MARK C. DILLON, J.P., SYLVIA O. HINDS–RADIX, HECTOR D. LASALLE, BETSY BARROS, JJ.
DECISION & ORDER
In an action, inter alia, to recover damages for breach of contract and fraudulent misrepresentation, the plaintiffs Bernard Gelb and Unclaimed Property Recovery Service, Inc., appeal from an order of the Supreme Court, Queens County (Marguerite A. Grays, J.), entered November 17, 2017. The order, insofar as appealed from, upon renewal and reargument, in effect, adhered to a prior determination in an order of the same court entered April 17, 2017, granting the defendants' motion pursuant to CPLR 3211(a) to dismiss the second amended complaint.
ORDERED that the order entered November 17, 2017, is affirmed insofar as appealed from, with costs. In 2008, the plaintiffs Bernard Gelb and Unclaimed Property Recovery Service, Inc. (hereinafter together the plaintiffs), along with other individuals, commenced this proposed class action against the defendant J.P. Morgan Chase & Co. and related entities. The plaintiffs filed a second amended complaint in 2016 alleging various causes of action against the defendants, including breach of contract, breach of fiduciary duty, and fraudulent misrepresentation. The plaintiffs alleged that they represented two classes. The first class was comprised of bond issuers such as states, cities, municipalities, and corporations.
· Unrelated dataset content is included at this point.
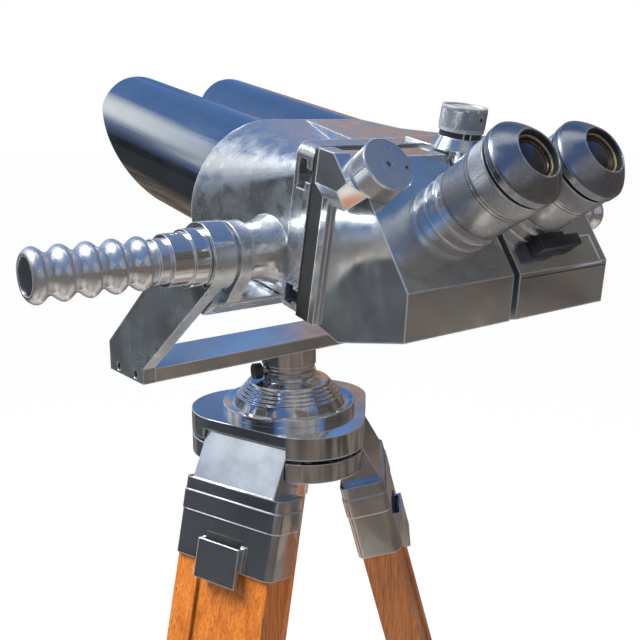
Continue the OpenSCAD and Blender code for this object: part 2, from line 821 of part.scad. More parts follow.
// Eyecup: a short band and a domed cone from it to the mouth, on a skirt that slides in the tube
module eyecup(side) {
    n = 12;
    swell = 1.25;
    band = 5;
    chamfer = 0.6;
    skirt = 16;
    mouth_r = cup_mouth_r + 0.8;
    dome = [for (i = [0 : n]) let (t = i / n)
        [mouth_r + (cup_r - mouth_r) * (1 - pow(t, swell)), band + (cup_len - band) * t]];
    color("lightsteelblue") on_eye(side) translate([0, 0, cup_base]) difference() {
        union() {
            rotate_extrude($fn = 96)
                polygon(concat([[0, 0], [cup_r - chamfer, 0], [cup_r, chamfer]], dome, [[0, cup_len]]));
            translate([0, 0, -skirt]) cylinder(h = skirt + eps, r = cup_bore);
        }
        translate([0, 0, -skirt - 1]) cylinder(h = skirt + cup_len - cup_recess + 2, r = cup_bore - 3);
        translate([0, 0, cup_len - cup_recess]) cylinder(h = cup_recess + 1, r = cup_mouth_r);
    }
}
module eyecup_left() { eyecup(-1); }
module eyecup_right() { eyecup(1); }

module eye_lens(side) {
    t = 3;
    color([0.2, 0.25, 0.3]) on_eye(side) translate([0, 0, cup_base + cup_len - cup_recess - t])
        cylinder(h = t, r = cup_bore - 3);
}
module eye_lens_left() { eye_lens(-1); }
module eye_lens_right() { eye_lens(1); }

// Yoke

module yoke_bar() {
    color("silver") translate([0, 0, bar_z])
        block([-arm_in, -bar_w / 2, 0], [arm_in, bar_w / 2, bar_t]);
}

module arm_outline() {
    eye = [-trun_back, trun_up];
    knee = [arm_front, arm_knee_z];
    heel = [-arm_front, bar_t + 1];
    polygon([[-arm_front, 0], [arm_front, 0], knee, touch(knee, eye, eye_r, -1), eye,
        touch(heel, eye, eye_r, 1), heel]);
}

module yoke_arm(side) {
    color("lightsteelblue") handed(side) translate([0, 0, bar_z]) difference() {
        union() {
            across(arm_in, arm_x) arm_outline();
            translate([0, -trun_back, trun_up]) bar_x(eye_in, arm_x, eye_r);
        }
        translate([0, -trun_back, trun_up]) bar_x(eye_in - 1, arm_x + 1, trunnion_r + run_gap);
        for (y = [-bar_w * 0.27, bar_w * 0.23]) translate([0, y, bar_t / 2]) bar_x(arm_x - 4, arm_x + 1, 3.6);
        translate([0, -trun_back - 8, trun_up - 18]) bar_x(arm_x - 5, arm_x + 1, 2.2);
    }
}
module yoke_arm_left() { yoke_arm(-1); }
module yoke_arm_right() { yoke_arm(1); }

module pan_hub() {
    color("silver") {
        translate([0, 0, bearing_top + hub_gap]) cylinder(h = hub_h, r = hub_r);
        translate([0, 0, head_top + 6]) cylinder(h = bearing_h - 6 + 1, r = spindle_r);
    }
}

// Pan bearing: grooved neck, bell and stacked rings on a dished flange
module pan_bearing() {
    h = bearing_h;
    t = foot_flange_t;
    neck = [[hub_r - 1, h], [hub_r - 1, h - 3], [hub_r - 4, h - 3.5], [hub_r - 4, h - 5.5],
        [hub_r, h - 6], [hub_r, h - 9.5], [hub_r - 1.5, h - 11]];
    bell = [for (a = [0 : 15 : 90]) [hub_r + 11.5 - 13 * cos(a), h - 11 - 4.5 * sin(a)]];
    rings = [for (i = [0 : 4]) each [[hub_r + 12.5 + 2.6 * i, h - 16.5 - 3 * i],
        [hub_r + 13.3 + 2.6 * i, h - 18.5 - 3 * i]]];
    dish = [[foot_flange_r - 9, t - 1.5], [foot_flange_r - 4, t - 1], [foot_flange_r - 2, t],
        [foot_flange_r - 0.6, t], [foot_flange_r, t - 0.8], [foot_flange_r, 0]];
    color("silver") translate([0, 0, head_top]) difference() {
        rotate_extrude($fn = 128) polygon(concat([[0, 0], [0, h]], neck, bell, rings, dish));
        translate([0, 0, 6 - 0.3]) cylinder(h = h, r = spindle_r + run_gap);
    }
}

// Tripod head

module head_outline() {
    hull() for (a = leg_az) rotate(a + 60) translate([head_corner_x, 0]) circle(head_corner_r, $fn = 96);
}

// The three slots between the lugs, each as wide as a leg's tongue and its side clearance
module tongue_slots(h) {
    w = tongue_w + 2 * tongue_gap;
    for (a = leg_az) rotate(a) translate([pin_x - knuckle_r - 2, -w / 2, 0]) cube([head_corner_x + head_corner_r, w, h]);
}

module pin_holes(r) {
    for (a = leg_az) rotate(a) translate([pin_x, 0, split_z]) rotate([90, 0, 0])
        cylinder(h = 2 * pin_half + 6, r = r, center = true);
}

module tripod_head() {
    color("silver") difference() {
        union() {
            translate([0, 0, split_z + split / 2]) linear_extrude(head_top - split_z - split / 2) head_outline();
            translate([0, 0, head_bottom]) cylinder(h = split_z - head_bottom + 4, r = core_r);
            cylinder(h = bolt_drop + 1, r = bolt_r);
        }
        translate([0, 0, split_z + split / 2 - 1]) tongue_slots(head_top - head_plate_t - split_z - split / 2 + 1);
        pin_holes(pin_r);
        translate([0, 0, -1]) cylinder(h = plumb_depth + 1, r = plumb_r);
    }
}

module lug_caps() {
    color("silver") difference() {
        translate([0, 0, head_bottom]) linear_extrude(lug_cap_h) head_outline();
        translate([0, 0, head_bottom - 1]) tongue_slots(lug_cap_h + 2);
        translate([0, 0, head_bottom - 1]) cylinder(h = lug_cap_h + 2, r = core_r + 12);
        pin_holes(pin_r);
    }
}

module hinge_pins() {
    color("dimgray") for (a = leg_az) rotate(a) translate([pin_x, 0, split_z]) rotate([90, 0, 0])
        cylinder(h = 2 * pin_half, r = pin_r, center = true);
}

// Legs. In a leg's own frame X points outwards, Z up, and the hinge pin is the origin

module on_leg(i) {
    rotate(leg_az[i - 1]) translate([pin_x, 0, split_z]) rotate([0, -spread, 0]) children();
}

// Rounded oblong outline, depth along X and width along Y
module oblong(x0, x1, w, r) {
    union() {
        translate([x0, -w / 2 + r]) square([x1 - x0, w - 2 * r]);
        translate([x0 + r, -w / 2]) square([x1 - x0 - 2 * r, w]);
        for (x = [x0 + r, x1 - r], y = [-w / 2 + r, w / 2 - r]) translate([x, y]) circle(r);
    }
}

module rail_outline(grow) {
    for (s = [0, 1]) mirror([0, s]) translate([rail_mid - rail_d / 2 - grow, rail_x - grow])
        square([rail_d + 2 * grow, rail_w + 2 * grow]);
}

module leg_top(i) {
    bottom = -shroud_top - shroud_h;
    hook_z = -shroud_top - hook_drop - hook_h;
    pocket = lower_d + 4;
    color("silver") on_leg(i) difference() {
        union() {
            rotate([90, 0, 0]) translate([0, 0, -tongue_w / 2]) linear_extrude(tongue_w) {
                circle(knuckle_r);
                polygon([[-knuckle_r, 0], [-8, tongue_top + 1], [tongue_front, tongue_top],
                    [shroud_front - 1.5, -shroud_top], [shroud_front - 1.5, -shroud_top - 1],
                    [-shroud_back + 3, -shroud_top - 1]]);
            }
            translate([0, 0, bottom]) linear_extrude(shroud_h)
                oblong(-shroud_back, shroud_front, shroud_w, shroud_round);
            translate([0, 0, -shroud_top - band_drop - band_h]) linear_extrude(band_h)
                oblong(-shroud_back - 0.8, shroud_front + 0.8, shroud_w + 1.6, shroud_round + 0.8);
            block([shroud_front - 1, -hook_w / 2, hook_z], [shroud_front + hook_out, hook_w / 2, hook_z + hook_h]);
        }
        rotate([90, 0, 0]) cylinder(h = tongue_w + 2, r = pin_r + run_gap, center = true);
        translate([0, 0, bottom - 1]) linear_extrude(rail_seat + 1) rail_outline(0);
        block([rail_mid - pocket / 2, -rail_x - 1, bottom - 1],
            [rail_mid + pocket / 2, rail_x + 1, bottom + rail_seat + 10]);
        block([shroud_front, -hook_w / 2 + 3, hook_z + 4],
            [shroud_front + hook_out - 2.5, hook_w / 2 - 3, hook_z + hook_h + 1]);
    }
}
module leg_top_1() { leg_top(1); }
module leg_top_2() { leg_top(2); }
module leg_top_3() { leg_top(3); }

module leg_rails(i) {
    top = -shroud_top - shroud_h + rail_seat;
    color([0.62, 0.33, 0.12]) on_leg(i) translate([0, 0, -rail_end])
        linear_extrude(rail_end + top) rail_outline(0);
}
module leg_rails_1() { leg_rails(1); }
module leg_rails_2() { leg_rails(2); }
module leg_rails_3() { leg_rails(3); }

module leg_collar(i) {
    d0 = rail_mid - rail_d / 2 - collar_wall;
    d1 = rail_mid + rail_d / 2 + collar_wall;
    w = 2 * (rail_x + rail_w + collar_wall);
    color("gray") on_leg(i) translate([0, 0, -rail_end - collar_low]) difference() {
        union() {
            linear_extrude(collar_h) oblong(d0, d1, w, 8);
            translate([d1 - 1, 0, collar_h / 2]) rotate([0, 90, 0]) cylinder(h = collar_boss + 1, r = 10);
        }
        translate([0, 0, collar_low]) linear_extrude(collar_h) rail_outline(0);
        translate([0, 0, -1]) linear_extrude(collar_h + 2)
            translate([rail_mid - rail_d / 2, -rail_x]) square([rail_d, 2 * rail_x]);
        translate([rail_mid, 0, collar_h / 2]) rotate([0, 90, 0]) cylinder(h = 60, r = knob_stud_r + run_gap);
    }
}
module leg_collar_1() { leg_collar(1); }
module leg_collar_2() { leg_collar(2); }
module leg_collar_3() { leg_collar(3); }

module leg_knob(i) {
    d1 = rail_mid + rail_d / 2 + collar_wall + collar_boss;
    z = -rail_end - collar_low + collar_h / 2;
    r = clamp_knob_r;
    h = 14;
    stud = collar_wall + collar_boss;
    color([0.15, 0.15, 0.15]) on_leg(i) translate([d1 + 0.3, 0, z]) rotate([0, 90, 0]) {
        difference() {
            cylinder(h = h, r = r);
            for (a = [0 : 60 : 359]) rotate(a) translate([r + 3, 0, -1]) cylinder(h = h + 2, r = 6);
        }
        translate([0, 0, -stud]) cylinder(h = stud + eps, r = knob_stud_r);
    }
}
module leg_knob_1() { leg_knob(1); }
module leg_knob_2() { leg_knob(2); }
module leg_knob_3() { leg_knob(3); }

module lower_leg(i) {
    d = lower_d;
    color([0.6, 0.31, 0.11]) on_leg(i)
        block([rail_mid - d / 2, -lower_w / 2, -shoe_top], [rail_mid + d / 2, lower_w / 2, -lower_top]);
}
module lower_leg_1() { lower_leg(1); }
module lower_leg_2() { lower_leg(2); }
module lower_leg_3() { lower_leg(3); }

// Foot: a block round the leg's end, a shank, and a pad cut flat at the floor
module shoe(i) {
    d = lower_d;
    socket = 34;
    wall = 3;
    floor_t = 6;
    // The shank and pad run on below the floor, which cuts them off flat
    over = 30;
    pad = 18;
    x0 = rail_mid - d / 2;
    x1 = rail_mid + d / 2;
    color("dimgray") intersection() {
        on_leg(i) {
            difference() {
                translate([0, 0, -shoe_top - floor_t]) linear_extrude(floor_t + socket)
                    oblong(x0 - wall, x1 + wall, lower_w + 2 * wall, 6);
                block([x0, -lower_w / 2, -shoe_top], [x1, lower_w / 2, -shoe_top + socket + 1]);
            }
            translate([rail_mid, 0, -leg_len - over]) {
                cylinder(h = over + shoe_len - floor_t + 1, r = shoe_r - 4);
                cylinder(h = over + pad, r = shoe_r);
            }
        }
        translate([-2 * leg_len, -2 * leg_len, floor_z]) cube([4 * leg_len, 4 * leg_len, leg_len]);
    }
}
module shoe_1() { shoe(1); }
module shoe_2() { shoe(2); }
module shoe_3() { shoe(3); }

front_casting();
front_flange();
seal_strip();
hood_left();
hood_right();
objective_cell_left();
objective_cell_right();
objective_lens_left();
objective_lens_right();
cradle();
trunnion_left();
trunnion_right();
grip_left();
grip_right();
grip_cap_left();
grip_cap_right();
turret_bracket();
turret_scale();
turret_knob();
rear_housing_left();
rear_housing_right();
filter_box_left();
filter_box_right();
filter_knob_left();
filter_knob_right();
eyepiece_tube_left();
eyepiece_tube_right();
focus_ring_left();
focus_ring_right();
eyecup_left();
eyecup_right();
eye_lens_left();
eye_lens_right();
yoke_bar();
yoke_arm_left();
yoke_arm_right();
pan_hub();
pan_bearing();
tripod_head();
lug_caps();
hinge_pins();
leg_top_1();
leg_top_2();
leg_top_3();
leg_rails_1();
leg_rails_2();
leg_rails_3();
leg_collar_1();
leg_collar_2();
leg_collar_3();
leg_knob_1();
leg_knob_2();
leg_knob_3();
lower_leg_1();
lower_leg_2();
lower_leg_3();
shoe_1();
shoe_2();
shoe_3();
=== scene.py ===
# %% [markdown]
# # Observation binoculars on a wooden tripod
# The metal is polished bare aluminium, so almost all that a viewer sees is reflection. Three things decide
# whether it looks real: what stands around it, how its surfaces vary, and how its edges catch light. The
# shapes could be modelled again here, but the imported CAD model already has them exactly. So it is loaded as a
# fixed frame, and everything below stays in its metres.

# %% Load the frame
import json
import math

import bmesh
import bpy
from mathutils import Matrix, Vector

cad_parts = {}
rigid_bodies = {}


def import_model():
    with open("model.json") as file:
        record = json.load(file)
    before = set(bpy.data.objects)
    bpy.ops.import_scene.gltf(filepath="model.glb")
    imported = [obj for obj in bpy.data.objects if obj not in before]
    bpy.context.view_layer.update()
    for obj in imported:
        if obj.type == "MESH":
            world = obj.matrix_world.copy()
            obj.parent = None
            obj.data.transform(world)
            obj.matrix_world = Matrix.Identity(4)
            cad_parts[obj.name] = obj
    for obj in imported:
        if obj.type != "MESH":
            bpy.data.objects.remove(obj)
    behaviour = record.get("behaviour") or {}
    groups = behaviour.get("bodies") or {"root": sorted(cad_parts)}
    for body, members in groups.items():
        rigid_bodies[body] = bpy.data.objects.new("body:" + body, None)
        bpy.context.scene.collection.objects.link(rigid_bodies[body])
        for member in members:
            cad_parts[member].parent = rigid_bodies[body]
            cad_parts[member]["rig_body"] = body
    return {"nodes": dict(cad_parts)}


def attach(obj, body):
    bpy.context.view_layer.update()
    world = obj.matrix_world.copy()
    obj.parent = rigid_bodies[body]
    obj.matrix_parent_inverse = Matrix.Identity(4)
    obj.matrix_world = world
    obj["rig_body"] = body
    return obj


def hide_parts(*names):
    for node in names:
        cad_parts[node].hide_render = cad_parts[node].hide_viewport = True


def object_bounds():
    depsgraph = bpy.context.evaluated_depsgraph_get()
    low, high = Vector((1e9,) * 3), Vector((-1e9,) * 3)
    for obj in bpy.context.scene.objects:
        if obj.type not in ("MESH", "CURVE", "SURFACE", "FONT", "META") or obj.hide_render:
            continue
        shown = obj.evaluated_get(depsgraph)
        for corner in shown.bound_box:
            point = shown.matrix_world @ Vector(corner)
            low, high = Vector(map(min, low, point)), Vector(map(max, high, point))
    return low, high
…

These bond issuers allegedly entered into bond-paying agreements with the defendants, and were charged fees for services related to those agreements, which the defendants, acting as a bond transfer and paying agents, allegedly did not perform. The second class was comprised of all asset finders, asset locators, unclaimed property recovery services, heir-finders, and asset tracers, including the plaintiffs (hereinafter collectively the property finders), who, based upon the alleged fraudulent conduct of the defendants, suffered significant monetary loss by being deprived of the ability to assist the public in finding and redeeming unclaimed bonds. After issue was joined, the defendants moved pursuant to CPLR 3211(a) to dismiss the second amended complaint. The Supreme Court granted this motion upon the plaintiffs' default. Thereafter, the plaintiffs moved, inter alia, pursuant to CPLR 5015 to vacate their default and pursuant to CPLR 2221 to renew and reargue with respect to the motion to dismiss.
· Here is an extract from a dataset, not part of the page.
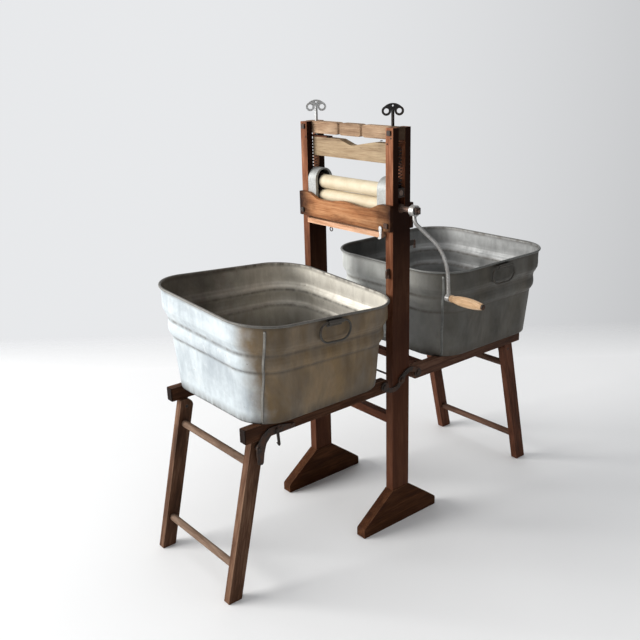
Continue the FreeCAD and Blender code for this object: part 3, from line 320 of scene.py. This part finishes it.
def rubber(name):
    """Old cream rubber with faint turned rings and handling marks."""
    s = Shader(name)
    stain = s.noise(s.place, 30, 6, 0.6, 0.4)
    rings = s.noise(s.mapped((1, 0.02, 0.02)), 600, 2, 0.5)
    colour = s.ramp(stain, [(0.3, (0.60, 0.50, 0.34)), (0.5, (0.66, 0.57, 0.41)), (0.7, (0.70, 0.61, 0.455))])
    colour = s.mix(s.span(rings, 0.5, 0.8, 0, 0.18), colour, (0.55, 0.42, 0.25))
    s.bump(rings, 0.2, 0.0004)
    return s.finish(colour, s.span(stain, 0.3, 0.7, 0.5, 0.66), 0.0, 0.35)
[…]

In an order entered November 17, 2017, the Supreme Court, among other things, granted those branches of the plaintiffs' motion which were to vacate their default and for leave to renew and reargue with respect to the defendants' motion. However, upon renewal and reargument, the court, in effect, adhered to its prior determination granting the defendants' motion, finding, inter alia, that the plaintiffs lacked standing to maintain the action. The plaintiffs appeal.
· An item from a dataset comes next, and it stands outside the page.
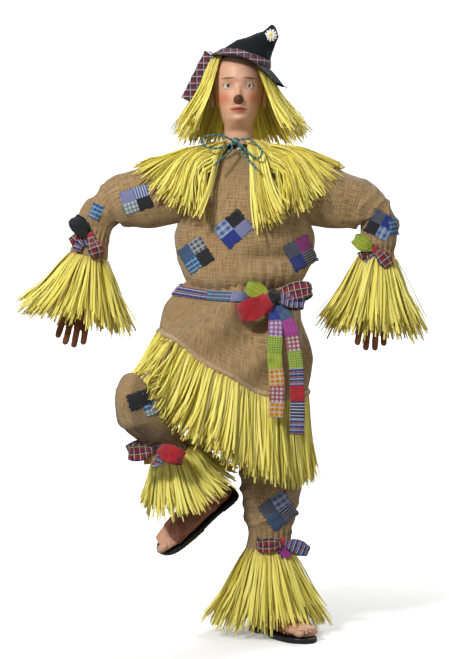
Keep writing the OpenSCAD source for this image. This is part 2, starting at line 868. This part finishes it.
module forearm_tube(elbow, dir) {
    color(steel) place(elbow, dir, back) {
        eye_tube(forearm_length - 6);
        translate([0, 0, forearm_length - 30]) cylinder(d = limb_tube_d - 5, h = 24);
        translate([0, 0, forearm_length - 6]) cylinder(d = wrist_pin_d, h = wrist_pin_length);
    }
}

module lower_sleeve(elbow, dir, rings) {
    color(burlap) difference() {
        loft(limb_rings(elbow, dir, rings));
        place(elbow, dir, back) cylinder(d = limb_tube_d, h = 400);
    }
}

// Stuffed glove: +Z along the fingers, the wrist at the origin, thumb towards +X
module glove() {
    palm = [[1, 30, 24], [30, 34, 25], [70, 44, 24], [104, 44, 20]];
    fingers = [[-34, 66, -5], [-12, 82, -1.5], [11, 84, 1.5], [33, 70, 5]];
    color(suede) difference() {
        union() {
            loft([for (r = palm) oval([0, 0, r[0]], up, back, r[1], r[2])]);
            for (f = fingers)
            translate([f[0], 0, 96]) rotate([0, f[2], 0]) {
                cylinder(r1 = 11, r2 = 9, h = f[1]);
                translate([0, 0, f[1]]) sphere(r = 9);
            }
            translate([34, 0, 40]) rotate([0, 30, 0]) {
                cylinder(r1 = 14, r2 = 10, h = 62);
                translate([0, 0, 62]) sphere(r = 10);
            }
        }
        translate([0, 0, -5]) cylinder(d = wrist_pin_d + 2 * running_gap, h = wrist_pin_length + 6);
    }
}

module hand(elbow, dir, side) {
    place(elbow + dir * forearm_length, dir, back * side) glove();
}

module right_arm_tube() {
    arm_tube(right_shoulder, right_arm_dir);
}

module right_upper_sleeve() {
    upper_sleeve(right_shoulder, right_arm_dir);
}

module right_arm_patches() {
    color(blue) intersection() {
        difference() {
            loft(limb_rings(right_shoulder, right_arm_dir, upper_sleeve_rings, patch_t));
            loft(limb_rings(right_shoulder, right_arm_dir, upper_sleeve_rings));
        }
        front_square(-392, 1296, 88, 72, 18);
    }
}

module right_forearm_tube() {
    forearm_tube(right_elbow, right_forearm_dir);
}

module right_lower_sleeve() {
    lower_sleeve(right_elbow, right_forearm_dir, right_lower_rings);
}

module right_wrist_bow() {
    place(right_elbow + right_forearm_dir * 100 + [-6, -62, 0], up, back)
    rotate([0, 58, 0]) bow(62, 40, 22, 58, 24, [red, felt]);
}

module right_cuff_straw() {
    place(right_elbow + right_forearm_dir * 184, right_forearm_dir, back) straw_cone(66, 156, 176);
}

module right_glove() {
    hand(right_elbow, right_forearm_dir, -1);
}

module left_arm_tube() {
    arm_tube(left_shoulder, left_arm_dir);
}

module left_upper_sleeve() {
    upper_sleeve(left_shoulder, left_arm_dir);
}

module left_forearm_tube() {
    forearm_tube(left_elbow, left_forearm_dir);
}

module left_lower_sleeve() {
    lower_sleeve(left_elbow, left_forearm_dir, left_lower_rings);
}

module left_wrist_bow() {
    place(left_elbow + left_forearm_dir * 134 + [-14, -62, 0], up, back)
    rotate([0, 40, 0]) bow(56, 38, 20, 46, 22, [red, lime]);
}

module left_cuff_straw() {
    place(left_elbow + left_forearm_dir * 178, left_forearm_dir, back) straw_cone(63, 138, 200);
}

module left_glove() {
    hand(left_elbow, left_forearm_dir, 1);
}

stake_tube();
stop_bolt();
hip_bar();
spine_tube();
shoulder_bar();
shoulder_bolts();
thigh_tube();
knee_bolt();
torso_padding();
tunic_body();
tunic_skirt();
hem_straw();
thigh_straw();
collar_straw_right();
collar_straw_left();
neck_cord_right();
neck_cord_left();
neck_knot();
chest_patches();
waist_sash();
waist_bow();
sash_tails();
left_trouser_leg();
left_leg_patches();
left_ankle_bow();
left_ankle_straw();
left_foot_form();
left_shoe_upper();
left_shoe_sole();
right_thigh_cover();
right_knee_patches();
right_shin_tube();
right_shin_cover();
right_leg_bow();
right_leg_straw();
right_foot_form();
right_shoe_upper();
right_shoe_sole();
head_sleeve();
head_shell();
hat();
hat_band();
hat_daisy();
hair_right();
hair_left();
right_arm_tube();
right_upper_sleeve();
right_arm_patches();
right_forearm_tube();
right_lower_sleeve();
right_wrist_bow();
right_cuff_straw();
right_glove();
left_arm_tube();
left_upper_sleeve();
left_forearm_tube();
left_lower_sleeve();
left_wrist_bow();
left_cuff_straw();
left_glove();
Standing is a threshold determination that a person should be allowed access to the courts to adjudicate the merits of a particular dispute (see Matter of Association for a Better Long Is., Inc. v. New York State Dept. of Envtl. Conservation, 23 N.Y.3d 1, 6, 988 N.Y.S.2d 115, 11 N.E.3d 188 ; Society of Plastics Indus. Inc. v. County of Suffolk, 77 N.Y.2d 761, 769, 570 N.Y.S.2d 778, 573 N.E.2d 1034 ; Matter of CPD N.Y. Energy Corp. v. Town of Poughkeepsie Planning Bd., 139 A.D.3d 942, 32 N.Y.S.3d 275 ). A party has the "burden of establishing both an injury-in-fact and that the asserted injury is within the zone of interests sought to be protected by the statute alleged to have been violated" ( Matter of CPD N.Y. Energy Corp. v. Town of Poughkeepsie Planning Bd., 139 A.D.3d at 943, 32 N.Y.S.3d 275 [internal quotation marks omitted]; see Matter of Association for a Better Long Is., Inc. v. New York State Dept. of Envtl. Conservation, 23 N.Y.3d at 6, 988 N.Y.S.2d 115, 11 N.E.3d 188 ). To confer standing, a claimed injury may not depend upon speculation about what might occur in the future, but must consist of cognizable harm, meaning that a plaintiff has been or will be injured (see New York State Assn. of Nurse Anesthetists v. Novello, 2 N.Y.3d 207, 214, 778 N.Y.S.2d 123, 810 N.E.2d 405 ).
Here, the plaintiffs' claims of injury-in-fact as property finders rely upon events that might not have occurred and are too speculative to demonstrate "concrete injury fulfilling the requirement of standing" ( Matter of Town of E. Hampton v. State of New York, 263 A.D.2d 94, 96, 699 N.Y.S.2d 838 ; see New York State Assn. of Nurse Anesthetists v. Novello, 2 N.Y.3d at 214–215, 778 N.Y.S.2d 123, 810 N.E.2d 405 ; Matter of Brennan Ctr. for Justice at NYU Sch. of Law v. New York State Bd. of Elections, 159 A.D.3d 1299, 1301, 73 N.Y.S.3d 666 ). Furthermore, the plaintiffs did not have standing to raise the causes of action on behalf of the bond issuers. "The procedural device of a class action may not be used to bootstrap a plaintiff into standing which is otherwise lacking" ( Murray v. Empire Ins. Co., 175 A.D.2d 693, 695, 572 N.Y.S.2d 909 ; see Weiner v. Bank of King of Prussia, 358 F. Supp. 684, 694 [E.D. Pa.] ). The plaintiffs lack standing to interpose the causes of action alleged on behalf of the bond issuers as they are not a member of that class and were not injured as a result of the defendants' actions in handling and accounting for the bonds.
The plaintiffs' remaining contentions are without merit.
Accordingly, upon renewal and reargument, the Supreme Court properly adhered to its prior determination granting the defendants' motion to dismiss.
DILLON, J.P., HINDS–RADIX, LASALLE and BARROS, JJ., concur.